Por: Lorena Ballesteros
Tiempo atrás, una mujer que estudiaba en la universidad corría el riesgo de “quedarse para vestir santos”. Algunas estudiaban mientras se casaban. Es decir, escogían con poca convicción una carrera que fuera su pasatiempo hasta que les llegase la pareja apropiada. Una vez concretada la transacción ya no había de qué preocuparse, ni en qué más ocuparse. La casa, los hijos y el marido determinaban el rumbo de esa mujer.
Con el paso de los años, estudios de tercer nivel y vida matrimonial se tornaron compatibles. Sin embargo, se mantuvo el cabo suelto de la maternidad. Pues, una vez nacidos los hijos, la mujer sacrificaba su proyección profesional. En muchos casos la suspendía al menos hasta que pasara la segunda infancia, otras para siempre.
Millones de mujeres se privaban de exponerse al mercado laboral para compenetrarse con el lenguaje de biberones, pañales, educación consciente, cuenta cuentos, actividades escolares, extracurriculares, etc. De la que además debía conversarse con alegría y agradecimiento, ocultando todas las sombras de la maternidad: las noches sin dormir, los llantos incontrolables, las travesuras, el desorden general, la sensación de ingratitud, la falta de tiempo personal, el desequilibrio en la pareja…
Cuando la mujer decidió dar su grito de libertad y recuperar el tiempo perdido, la libertad vino de manera condicional. Volver a estudiar o a trabajar con la condición de no descuidar a la familia. Traducción: estar en casa para recibir a los chicos del colegio, llevarlos a sus extracurriculares, revisar sus deberes, atender sus rutinas de higiene, fomentar sus relaciones sociales. Además de las tareas relacionadas al quehacer doméstico.
Afortunadamente los tiempos han cambiado. Las mujeres trabajan más horas. Ocupan cargos de mayor responsabilidad. Son emprendedoras. Educadoras. Son todólogas. Estudian maestrías. Hacen doctorados. Van al yoga, al pilates, corren maratones. Sí, corren maratones llevando a sus hijos de lado a otro. Soportan berrinches, contienen debacles emocionales. A la vez que les responsabiliza de las crisis conyugales, del bajo rendimiento académico de sus hijos y de la despensa vacía. Viven constantemente juzgadas.

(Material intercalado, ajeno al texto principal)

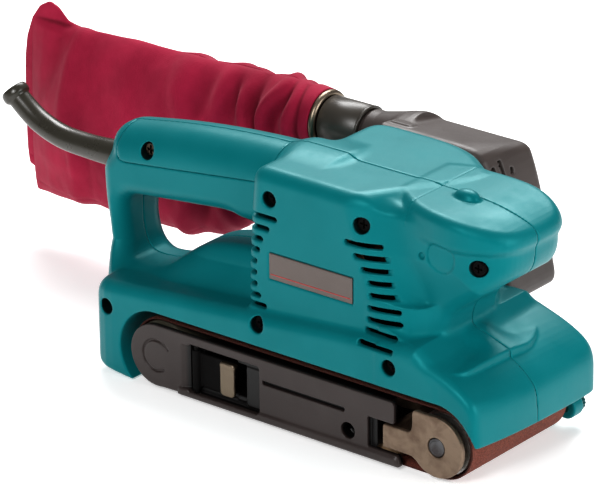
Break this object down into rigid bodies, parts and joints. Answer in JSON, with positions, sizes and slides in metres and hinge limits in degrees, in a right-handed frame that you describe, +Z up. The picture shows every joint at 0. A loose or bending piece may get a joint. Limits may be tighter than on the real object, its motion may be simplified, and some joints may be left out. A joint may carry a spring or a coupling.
{
  "type": "handheld belt sander",
  "caption": "Handheld belt sander with D-shaped rear handle, rounded front grip, side dust nozzle and cloth dust bag; rollers, lever, trigger and bag mount move.",
  "frame": {"origin": "on the underside of the sanding belt, midway between the front and rear roller axles and at the middle of the belt's width", "axes": "+X towards the nose, +Y towards the dust-nozzle side, +Z up"},
  "size_m": [0.3912, 0.142, 0.134],
  "materials": {
    "teal_housing": "satin moulded plastic, deep teal, fine spark-eroded grain, soft sheen on the rounded edges",
    "charcoal_plastic": "matt moulded plastic, warm brown-black, slightly shiny on the outlet tube",
    "black_frame": "semi-matt black enamel on die-cast metal, rubbed at the edges",
    "steel": "bare steel, lightly brushed, dulled to a warm grey",
    "dark_steel": "blackened steel",
    "idler_aluminium": "turned aluminium",
    "copper_alloy": "bare copper and brass",
    "drive_rubber": "matt dark grey-olive rubber",
    "abrasive_cloth": "resin-bonded abrasive grain on cloth, red-brown, gritty",
    "cork_pad": "compressed cork and graphite cloth",
    "label_plate": "satin grey foil plate with a thin red rule, blank",
    "carbon": "pressed carbon, matt black",
    "bag_cloth": "crimson cotton-polyester filter cloth, plain weave, soft creases"
  },
  "bodies": {
    "root": {"housing_right": "teal_housing", "housing_left": "teal_housing", "handle_cover": "teal_housing", "screw_skirt_rear": "dark_steel", "screw_skirt_mid": "dark_steel", "screw_skirt_front": "dark_steel", "screw_body_rear": "dark_steel", "screw_body_front": "dark_steel", "screw_grip": "dark_steel", "screw_handle_cover": "dark_steel", "name_plate": "label_plate", "belt_frame": "black_frame", "platen_pad": "cork_pad", "platen": "steel", "abrasive_belt": "abrasive_cloth", "drive_bearing": "steel", "lever_pin": "dark_steel", "tension_spring": "dark_steel", "stator": "dark_steel", "bearing_outer": "steel", "bearing_inner": "steel", "brush_holder_upper": "copper_alloy", "brush_holder_lower": "copper_alloy", "carbon_brush_upper": "carbon", "carbon_brush_lower": "carbon", "timing_belt": "drive_rubber", "drive_cover": "teal_housing", "screw_drive_cover_1": "dark_steel", "screw_drive_cover_2": "dark_steel", "screw_nozzle_rear": "dark_steel", "screw_nozzle_front": "dark_steel", "switch_body": "charcoal_plastic", "trigger_pin": "dark_steel", "dust_nozzle": "charcoal_plastic", "cord_guard": "drive_rubber", "cord_clamp": "charcoal_plastic"},
    "motor_rotor": {"armature": "steel", "commutator": "copper_alloy", "fan": "charcoal_plastic", "motor_pulley": "dark_steel"},
    "drive_roller_body": {"drive_roller": "drive_rubber", "drive_shaft": "steel", "driven_pulley": "dark_steel"},
    "tension_slide": {"front_bracket": "steel", "front_axle": "steel"},
    "idler": {"front_roller": "idler_aluminium"},
    "lever": {"release_lever": "steel"},
    "trigger_body": {"trigger": "charcoal_plastic"},
    "lock_body": {"lock_button": "charcoal_plastic"},
    "knob": {"tracking_knob": "charcoal_plastic"},
    "bag": {"bag_collar": "charcoal_plastic", "bag_ring": "steel", "dust_bag": "bag_cloth"}
  },
  "joints": [
    {"name": "tension_slide", "type": "slide", "parent": "root", "child": "tension_slide", "axis": [-1, 0, 0], "range_m": [0, 0.005]},
    {"name": "release_lever", "type": "hinge", "parent": "root", "child": "lever", "pos_m": [-0.062, -0.0416, 0.018], "axis": [0, 0, -1], "range_deg": [0, 75]},
    {"name": "motor_spin", "type": "hinge", "parent": "root", "child": "motor_rotor", "pos_m": [0.013, 0, 0.086], "axis": [0, 1, 0], "continuous": true},
    {"name": "drive_spin", "type": "hinge", "parent": "root", "child": "drive_roller_body", "pos_m": [-0.087, 0, 0.018], "axis": [0, 1, 0], "continuous": true},
    {"name": "idler_spin", "type": "hinge", "parent": "tension_slide", "child": "idler", "pos_m": [0.087, 0, 0.018], "axis": [0, 1, 0], "continuous": true},
    {"name": "trigger_pull", "type": "hinge", "parent": "root", "child": "trigger_body", "pos_m": [-0.044, 0, 0.0945], "axis": [0, 1, 0], "range_deg": [0, 7], "stiffness_Nm_per_rad": 0.6, "springref_deg": -2.86},
    {"name": "lock_press", "type": "slide", "parent": "root", "child": "lock_body", "axis": [0, -1, 0], "range_m": [0, 0.0025], "stiffness_N_per_m": 300, "springref_m": -0.002},
    {"name": "tracking_turn", "type": "hinge", "parent": "root", "child": "knob", "pos_m": [0.1005, 0.05, 0.0115], "axis": [0, 1, 0], "range_deg": [-180, 180]},
    {"name": "bag_swivel", "type": "hinge", "parent": "root", "child": "bag", "pos_m": [-0.07, 0.074, 0.111], "axis": [1, 0, 0], "range_deg": [0, 60]}
  ],
  "couplings": [
    {"joint": "release_lever", "follows": "tension_slide", "rad_per_m": 261.7},
    {"joint": "drive_spin", "follows": "motor_spin", "ratio": 0.48},
    {"joint": "idler_spin", "follows": "motor_spin", "ratio": 0.48}
  ]
}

Por eso, para una mujer es aún complejo decir en voz alta: “lo quiero todo”. Quiero estudiar, quiero una familia, quiero trabajar, quiero ser feliz. Sin duda, dejará de ser tan difícil cuando el Estado se dé cuenta de que mujeres satisfechas, realizadas en todos sus roles, son armas poderosas para combatir las crisis sociales y económicas de las naciones.